* [Instruction]:
Return each line of the material verbatim.

____ Given material

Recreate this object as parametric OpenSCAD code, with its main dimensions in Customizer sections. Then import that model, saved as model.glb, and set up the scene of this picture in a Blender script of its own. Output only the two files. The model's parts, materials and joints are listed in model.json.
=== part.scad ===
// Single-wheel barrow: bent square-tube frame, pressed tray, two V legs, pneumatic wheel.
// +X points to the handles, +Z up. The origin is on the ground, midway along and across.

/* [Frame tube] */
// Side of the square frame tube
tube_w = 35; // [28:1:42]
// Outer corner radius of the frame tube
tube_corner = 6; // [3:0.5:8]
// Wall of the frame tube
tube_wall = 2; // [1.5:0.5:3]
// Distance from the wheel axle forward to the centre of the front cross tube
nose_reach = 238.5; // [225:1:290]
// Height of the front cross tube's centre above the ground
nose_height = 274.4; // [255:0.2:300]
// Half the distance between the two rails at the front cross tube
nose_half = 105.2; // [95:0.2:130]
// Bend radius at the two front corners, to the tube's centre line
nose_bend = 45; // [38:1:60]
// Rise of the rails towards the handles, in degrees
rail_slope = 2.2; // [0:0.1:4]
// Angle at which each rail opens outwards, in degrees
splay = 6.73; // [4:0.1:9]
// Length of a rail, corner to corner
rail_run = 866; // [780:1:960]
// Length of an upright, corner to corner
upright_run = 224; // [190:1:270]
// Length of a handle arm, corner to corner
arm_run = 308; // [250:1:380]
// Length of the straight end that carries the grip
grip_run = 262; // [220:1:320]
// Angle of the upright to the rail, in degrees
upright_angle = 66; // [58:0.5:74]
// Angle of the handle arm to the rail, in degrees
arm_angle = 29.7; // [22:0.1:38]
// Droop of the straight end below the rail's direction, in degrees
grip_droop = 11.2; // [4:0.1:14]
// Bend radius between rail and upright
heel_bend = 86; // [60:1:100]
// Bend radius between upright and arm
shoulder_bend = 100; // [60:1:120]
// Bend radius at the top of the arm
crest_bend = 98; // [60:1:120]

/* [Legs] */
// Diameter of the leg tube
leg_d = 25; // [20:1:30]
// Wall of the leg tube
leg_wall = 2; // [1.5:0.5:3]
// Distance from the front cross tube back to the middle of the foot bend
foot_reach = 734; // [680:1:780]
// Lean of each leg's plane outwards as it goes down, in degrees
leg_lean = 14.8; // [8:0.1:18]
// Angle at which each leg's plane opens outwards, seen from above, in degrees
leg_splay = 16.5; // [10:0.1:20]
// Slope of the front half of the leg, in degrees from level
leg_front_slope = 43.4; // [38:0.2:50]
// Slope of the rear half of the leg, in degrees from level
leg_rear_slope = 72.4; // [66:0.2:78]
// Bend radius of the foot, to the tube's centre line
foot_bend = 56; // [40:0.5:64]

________

* [Solution to the exercise]:
Recreate this object as parametric OpenSCAD code, with its main dimensions in Customizer sections. Then import that model, saved as model.glb, and set up the scene of this picture in a Blender script of its own. Output only the two files. The model's parts, materials and joints are listed in model.json.
=== part.scad ===
// Single-wheel barrow: bent square-tube frame, pressed tray, two V legs, pneumatic wheel.
// +X points to the handles, +Z up. The origin is on the ground, midway along and across.

/* [Frame tube] */
// Side of the square frame tube
tube_w = 35; // [28:1:42]
// Outer corner radius of the frame tube
tube_corner = 6; // [3:0.5:8]
// Wall of the frame tube
tube_wall = 2; // [1.5:0.5:3]
// Distance from the wheel axle forward to the centre of the front cross tube
nose_reach = 238.5; // [225:1:290]
// Height of the front cross tube's centre above the ground
nose_height = 274.4; // [255:0.2:300]
// Half the distance between the two rails at the front cross tube
nose_half = 105.2; // [95:0.2:130]
// Bend radius at the two front corners, to the tube's centre line
nose_bend = 45; // [38:1:60]
// Rise of the rails towards the handles, in degrees
rail_slope = 2.2; // [0:0.1:4]
// Angle at which each rail opens outwards, in degrees
splay = 6.73; // [4:0.1:9]
// Length of a rail, corner to corner
rail_run = 866; // [780:1:960]
// Length of an upright, corner to corner
upright_run = 224; // [190:1:270]
// Length of a handle arm, corner to corner
arm_run = 308; // [250:1:380]
// Length of the straight end that carries the grip
grip_run = 262; // [220:1:320]
// Angle of the upright to the rail, in degrees
upright_angle = 66; // [58:0.5:74]
// Angle of the handle arm to the rail, in degrees
arm_angle = 29.7; // [22:0.1:38]
// Droop of the straight end below the rail's direction, in degrees
grip_droop = 11.2; // [4:0.1:14]
// Bend radius between rail and upright
heel_bend = 86; // [60:1:100]
// Bend radius between upright and arm
shoulder_bend = 100; // [60:1:120]
// Bend radius at the top of the arm
crest_bend = 98; // [60:1:120]

/* [Legs] */
// Diameter of the leg tube
leg_d = 25; // [20:1:30]
// Wall of the leg tube
leg_wall = 2; // [1.5:0.5:3]
// Distance from the front cross tube back to the middle of the foot bend
foot_reach = 734; // [680:1:780]
// Lean of each leg's plane outwards as it goes down, in degrees
leg_lean = 14.8; // [8:0.1:18]
// Angle at which each leg's plane opens outwards, seen from above, in degrees
leg_splay = 16.5; // [10:0.1:20]
// Slope of the front half of the leg, in degrees from level
leg_front_slope = 43.4; // [38:0.2:50]
// Slope of the rear half of the leg, in degrees from level
leg_rear_slope = 72.4; // [66:0.2:78]
// Bend radius of the foot, to the tube's centre line
foot_bend = 56; // [40:0.5:64]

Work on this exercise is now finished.